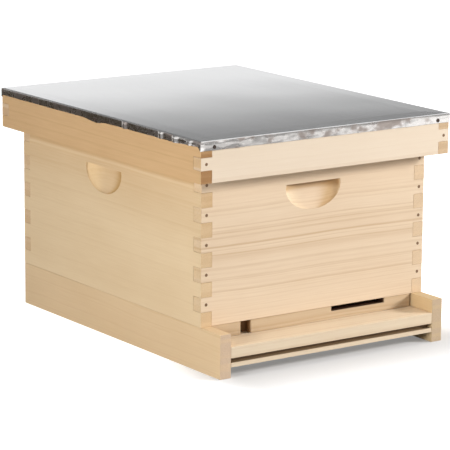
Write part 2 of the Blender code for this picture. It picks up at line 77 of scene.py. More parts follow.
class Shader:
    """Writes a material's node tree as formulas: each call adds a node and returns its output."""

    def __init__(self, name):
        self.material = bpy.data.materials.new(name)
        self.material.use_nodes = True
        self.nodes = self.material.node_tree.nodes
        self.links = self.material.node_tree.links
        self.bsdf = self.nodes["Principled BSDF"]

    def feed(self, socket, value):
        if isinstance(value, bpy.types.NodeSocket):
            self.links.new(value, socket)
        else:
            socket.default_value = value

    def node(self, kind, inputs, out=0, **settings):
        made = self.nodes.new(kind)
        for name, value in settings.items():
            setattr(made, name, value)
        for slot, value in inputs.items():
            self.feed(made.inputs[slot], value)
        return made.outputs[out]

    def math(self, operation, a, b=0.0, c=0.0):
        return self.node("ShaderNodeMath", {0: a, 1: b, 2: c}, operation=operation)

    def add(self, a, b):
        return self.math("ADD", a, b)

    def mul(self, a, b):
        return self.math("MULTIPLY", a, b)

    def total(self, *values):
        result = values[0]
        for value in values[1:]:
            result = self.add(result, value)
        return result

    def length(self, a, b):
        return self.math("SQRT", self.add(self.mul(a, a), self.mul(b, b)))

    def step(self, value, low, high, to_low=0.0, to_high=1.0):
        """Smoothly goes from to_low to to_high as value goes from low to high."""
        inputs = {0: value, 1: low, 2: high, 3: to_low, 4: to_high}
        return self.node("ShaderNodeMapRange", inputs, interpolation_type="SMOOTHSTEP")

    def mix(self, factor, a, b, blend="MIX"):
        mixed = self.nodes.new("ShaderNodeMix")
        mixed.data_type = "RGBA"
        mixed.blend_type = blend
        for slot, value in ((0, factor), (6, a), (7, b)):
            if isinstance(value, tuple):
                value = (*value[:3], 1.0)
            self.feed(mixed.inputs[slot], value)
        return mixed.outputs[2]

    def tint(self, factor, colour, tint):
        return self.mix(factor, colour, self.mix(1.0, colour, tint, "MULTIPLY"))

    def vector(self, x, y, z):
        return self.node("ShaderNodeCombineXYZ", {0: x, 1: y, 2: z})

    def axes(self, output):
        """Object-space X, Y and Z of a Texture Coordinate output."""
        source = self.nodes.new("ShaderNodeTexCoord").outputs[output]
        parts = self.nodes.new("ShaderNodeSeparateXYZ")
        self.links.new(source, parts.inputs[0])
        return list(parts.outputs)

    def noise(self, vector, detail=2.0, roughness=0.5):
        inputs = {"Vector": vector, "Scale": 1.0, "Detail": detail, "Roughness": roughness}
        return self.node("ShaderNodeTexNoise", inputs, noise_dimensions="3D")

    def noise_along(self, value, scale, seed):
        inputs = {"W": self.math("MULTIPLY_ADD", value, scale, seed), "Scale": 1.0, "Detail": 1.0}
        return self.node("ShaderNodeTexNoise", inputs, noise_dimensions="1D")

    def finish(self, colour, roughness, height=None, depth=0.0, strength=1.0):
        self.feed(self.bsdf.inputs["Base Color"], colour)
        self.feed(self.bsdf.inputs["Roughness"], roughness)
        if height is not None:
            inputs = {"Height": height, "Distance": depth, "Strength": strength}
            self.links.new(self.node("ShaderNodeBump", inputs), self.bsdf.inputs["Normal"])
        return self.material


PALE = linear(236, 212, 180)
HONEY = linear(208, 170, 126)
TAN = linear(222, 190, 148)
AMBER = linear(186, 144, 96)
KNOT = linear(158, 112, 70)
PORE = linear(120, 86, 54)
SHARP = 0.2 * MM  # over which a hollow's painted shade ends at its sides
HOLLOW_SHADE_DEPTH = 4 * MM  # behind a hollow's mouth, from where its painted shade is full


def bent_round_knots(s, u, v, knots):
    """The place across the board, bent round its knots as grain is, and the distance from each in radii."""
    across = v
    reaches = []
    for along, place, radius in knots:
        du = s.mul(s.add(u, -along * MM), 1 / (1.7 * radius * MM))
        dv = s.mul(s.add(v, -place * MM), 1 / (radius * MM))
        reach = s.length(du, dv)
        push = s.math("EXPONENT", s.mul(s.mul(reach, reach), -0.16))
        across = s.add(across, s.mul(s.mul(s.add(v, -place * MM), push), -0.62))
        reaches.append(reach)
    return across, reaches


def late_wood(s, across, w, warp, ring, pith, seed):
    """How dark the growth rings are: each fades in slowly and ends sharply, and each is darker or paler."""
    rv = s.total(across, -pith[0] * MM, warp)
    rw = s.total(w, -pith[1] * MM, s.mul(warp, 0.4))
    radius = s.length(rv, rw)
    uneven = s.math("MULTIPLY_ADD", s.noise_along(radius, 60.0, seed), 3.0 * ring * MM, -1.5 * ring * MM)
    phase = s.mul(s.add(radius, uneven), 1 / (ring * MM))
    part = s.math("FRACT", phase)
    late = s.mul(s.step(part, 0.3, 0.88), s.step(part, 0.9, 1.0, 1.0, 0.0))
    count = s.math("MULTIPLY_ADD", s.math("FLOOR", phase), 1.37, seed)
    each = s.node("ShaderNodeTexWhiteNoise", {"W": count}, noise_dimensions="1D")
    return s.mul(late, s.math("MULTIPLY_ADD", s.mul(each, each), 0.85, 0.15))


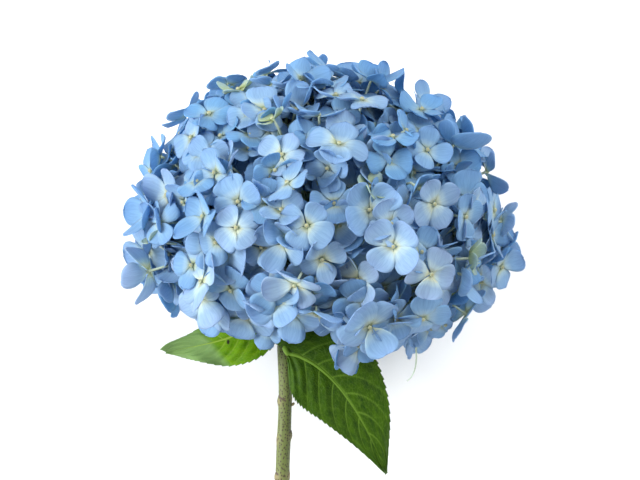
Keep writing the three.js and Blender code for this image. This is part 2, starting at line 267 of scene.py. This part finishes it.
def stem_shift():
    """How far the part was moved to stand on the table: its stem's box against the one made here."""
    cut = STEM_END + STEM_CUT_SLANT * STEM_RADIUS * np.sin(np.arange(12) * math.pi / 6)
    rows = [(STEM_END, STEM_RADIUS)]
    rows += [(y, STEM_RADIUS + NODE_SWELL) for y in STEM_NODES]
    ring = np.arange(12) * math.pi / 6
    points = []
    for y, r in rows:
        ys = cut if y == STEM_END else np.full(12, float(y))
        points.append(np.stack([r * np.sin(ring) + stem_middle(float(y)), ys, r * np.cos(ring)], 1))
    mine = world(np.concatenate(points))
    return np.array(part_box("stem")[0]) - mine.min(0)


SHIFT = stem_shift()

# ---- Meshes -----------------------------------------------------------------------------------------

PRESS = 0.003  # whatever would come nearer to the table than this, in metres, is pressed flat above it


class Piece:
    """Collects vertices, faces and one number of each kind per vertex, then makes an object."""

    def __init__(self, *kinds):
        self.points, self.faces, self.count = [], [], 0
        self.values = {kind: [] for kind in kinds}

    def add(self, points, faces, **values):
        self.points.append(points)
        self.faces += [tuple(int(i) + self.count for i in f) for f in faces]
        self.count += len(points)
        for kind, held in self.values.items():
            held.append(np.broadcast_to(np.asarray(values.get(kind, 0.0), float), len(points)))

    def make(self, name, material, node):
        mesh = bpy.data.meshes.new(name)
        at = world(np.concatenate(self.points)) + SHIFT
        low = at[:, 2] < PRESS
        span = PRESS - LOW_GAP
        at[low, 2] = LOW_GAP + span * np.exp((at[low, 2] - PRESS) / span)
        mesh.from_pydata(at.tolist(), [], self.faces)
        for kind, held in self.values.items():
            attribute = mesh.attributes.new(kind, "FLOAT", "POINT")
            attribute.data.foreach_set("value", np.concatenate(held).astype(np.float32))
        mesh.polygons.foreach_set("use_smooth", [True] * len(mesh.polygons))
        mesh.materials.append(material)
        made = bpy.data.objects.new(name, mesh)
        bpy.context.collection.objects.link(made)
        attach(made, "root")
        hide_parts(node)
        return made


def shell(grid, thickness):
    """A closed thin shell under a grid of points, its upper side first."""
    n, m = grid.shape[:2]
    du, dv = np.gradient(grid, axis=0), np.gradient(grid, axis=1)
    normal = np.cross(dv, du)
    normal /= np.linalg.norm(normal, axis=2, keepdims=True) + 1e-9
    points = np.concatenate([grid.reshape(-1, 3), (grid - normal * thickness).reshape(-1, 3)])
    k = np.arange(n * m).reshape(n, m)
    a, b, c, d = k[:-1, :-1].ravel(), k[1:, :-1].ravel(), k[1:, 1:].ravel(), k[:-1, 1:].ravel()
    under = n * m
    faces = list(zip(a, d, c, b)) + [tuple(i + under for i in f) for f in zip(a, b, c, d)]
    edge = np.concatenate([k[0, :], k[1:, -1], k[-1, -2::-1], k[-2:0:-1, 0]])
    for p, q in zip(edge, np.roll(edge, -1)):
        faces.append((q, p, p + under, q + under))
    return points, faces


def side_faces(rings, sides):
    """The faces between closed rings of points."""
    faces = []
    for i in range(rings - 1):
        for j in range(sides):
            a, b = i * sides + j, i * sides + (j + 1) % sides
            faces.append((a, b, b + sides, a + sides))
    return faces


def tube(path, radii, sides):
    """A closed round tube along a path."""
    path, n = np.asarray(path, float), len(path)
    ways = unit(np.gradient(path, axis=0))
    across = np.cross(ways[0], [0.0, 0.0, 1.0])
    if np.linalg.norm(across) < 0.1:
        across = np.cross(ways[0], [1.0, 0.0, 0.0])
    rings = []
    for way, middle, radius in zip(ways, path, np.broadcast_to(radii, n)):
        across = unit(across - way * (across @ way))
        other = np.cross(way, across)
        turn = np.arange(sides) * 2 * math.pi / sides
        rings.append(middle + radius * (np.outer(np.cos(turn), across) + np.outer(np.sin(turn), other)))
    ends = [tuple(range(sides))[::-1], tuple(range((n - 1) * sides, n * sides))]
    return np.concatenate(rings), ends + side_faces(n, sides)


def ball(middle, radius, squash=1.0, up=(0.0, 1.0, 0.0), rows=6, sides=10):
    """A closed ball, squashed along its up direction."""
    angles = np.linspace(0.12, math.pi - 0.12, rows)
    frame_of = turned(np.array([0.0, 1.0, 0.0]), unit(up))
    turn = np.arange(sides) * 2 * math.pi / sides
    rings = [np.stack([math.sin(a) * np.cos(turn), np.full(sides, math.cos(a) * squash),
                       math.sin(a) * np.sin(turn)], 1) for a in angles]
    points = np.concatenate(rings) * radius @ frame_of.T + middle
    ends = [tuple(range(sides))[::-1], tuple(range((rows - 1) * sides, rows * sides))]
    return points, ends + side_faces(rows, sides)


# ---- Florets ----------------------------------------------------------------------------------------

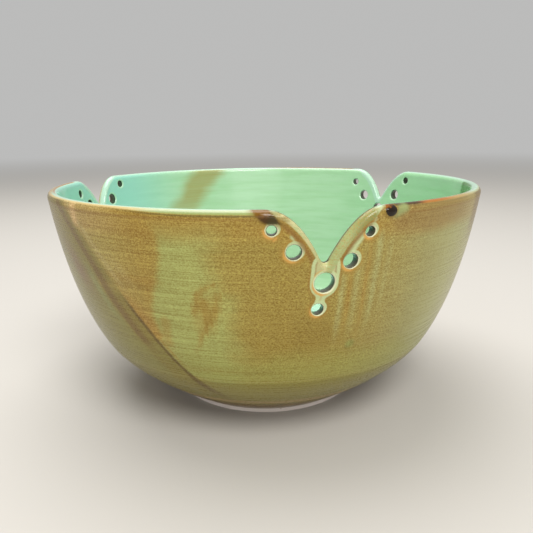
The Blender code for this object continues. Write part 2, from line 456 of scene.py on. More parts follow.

▶ [To be done]: Restate, please, word for word the span of records running from the first line to the line bearing "a material's node", both included, and nothing outside it.

▶ [Task solution]:
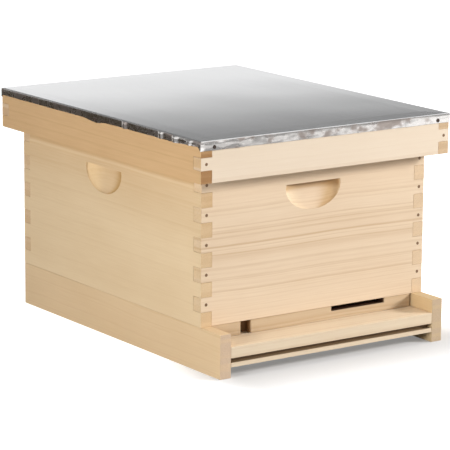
Write part 2 of the Blender code for this picture. It picks up at line 77 of scene.py. More parts follow.
class Shader:
    """Writes a material's node tree as formulas: each call adds a node and returns its output."""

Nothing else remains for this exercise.